In this decision, five conservative Justices invalidated (on free speech grounds) the laws of twenty-three states requiring public employees to pay partial union dues whether or not they joined the union. The Justices engaged in this aggressive act of judicial review by overturning a unanimous 1977 Supreme Court decision that held exactly the opposite and without any support in the original meaning of the First Amendment. Justices Thomas and Gorsuch, the two self-avowed Originalists on the Court, joined the opinion in full without comment. This brand new case perfectly reflects this book’s thesis: Originalism is a method of constitutional interpretation that is nothing more than a misleading label for conservative results for some (the Justices) and an article of faith for others including many legal scholars and the public at large.
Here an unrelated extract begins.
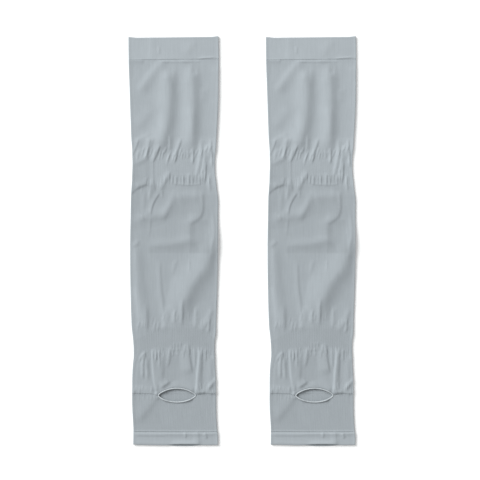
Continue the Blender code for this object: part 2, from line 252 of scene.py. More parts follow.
    Crease([(-14, 349), (-20, 354.6), (-27, 363), (-37, 373)], 8.0, 4.5, 0.7, 0.25),
    Crease([(-24, 366), (-31, 371), (-42, 374)], 5.0, 4.0, 0.35),
    # Hem.
    Crease([(44, 385.2), (0, 385.3), (-41, 385)], 0.9, 0.7, 0.5, 0.06),
    Crease([(44, 387.2), (0, 387.5), (-41, 387.2)], 0.9, 2.8, 0.72, 0.06),
    Crease([(-6, 389.3), (-24, 389.3), (-40, 389.3)], 0.8, 0.7, 0.2, 0.15),
    Crease([(-2, 397.8), (-20, 397.8), (-40, 397.5)], 0.9, 0.9, 0.25, 0.15),
    Crease([(11, 385), (11.5, 393)], 1.6, 1.1, 0.45),
    Crease([(22, 384), (23, 392), (24, 401)], 4.0, 2.2, 0.5, 0.2),
    Crease([(29, 386), (31, 390), (32, 394)], 1.8, 1.4, 0.65),
    Crease([(28, 398.8), (10, 398.8), (-7, 398.8)], 3.0, 3.0, 1.1),
]

# Rows of small pleats, where the plain knit meets an elastic band. An edge's points are across and
# station, the pleats start there, and each runs down by "reach" with "lean" to the right for each mm.
Pleats = namedtuple("Pleats", "edge reach lean pitch height")
PLEAT_ROWS = [
    Pleats([(-38, 110), (-19, 108), (0, 110), (20, 109), (38, 106)], 12, -0.3, 2.3, 0.34),
    Pleats([(-36, 141), (-19, 137), (0, 134), (20, 133), (38, 133)], 12, -0.08, 2.2, 0.24),
    Pleats([(-36, 278), (-20, 274), (0, 268), (20, 270), (38, 279)], 10, -0.1, 2.5, 0.22),
    Pleats([(-38, 311), (-22, 306), (0, 302), (20, 302), (38, 304)], 12, 0.0, 2.0, 0.32),
    Pleats([(-39, 341), (-17, 341)], 8, 0.0, 1.7, 0.3),
    Pleats([(22, 339), (41, 339)], 10, 0.05, 1.8, 0.4),
    Pleats([(-40, 348), (-17, 348)], 7, 0.0, 2.0, 0.2),
    Pleats([(22, 348), (41, 348)], 7, 0.0, 2.0, 0.2),
]
PLEAT_SEED = 7
PLEAT_SHADE = 0.7  # the shaded side's width, as a share of the lit one's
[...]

The Janus decision is no anomaly. With Kavanaugh on the court, or any other justice hand-picked for Donald Trump by the Federalist Society, a similar fate awaits Roe v. Wade. American women understand this, just as they understand how hard Republicans worked to silence Christine Blasey Ford and rush Kavanaugh onto the bench. Roe may be overturned all at once, or (more likely) die a death of a thousand cuts, even though it enjoys public support by more than a two-to-one margin.

Those who destroy women's reproductive rights will surely use the pretense originalism to cloak what they do. That's why progressives of all stripes need to take this fight as seriously as conservatives have for the past 40-plus years. If we don’t fight for a better understanding of the meaning, purpose and function of the Supreme Court, we are certain to lose.

We also need to know what we’re fighting for — a demystified Supreme Court that reflects the best of our evolving common wisdom, and doesn’t try to overrule the majority of the American people without unmistakably clear constitutional language to support it. Unfortunately, we're not in a position to make that happen right now, and the process cannot begin in earnest until January 2021 at the earliest. But knowing what we’re fighting for is key to winning.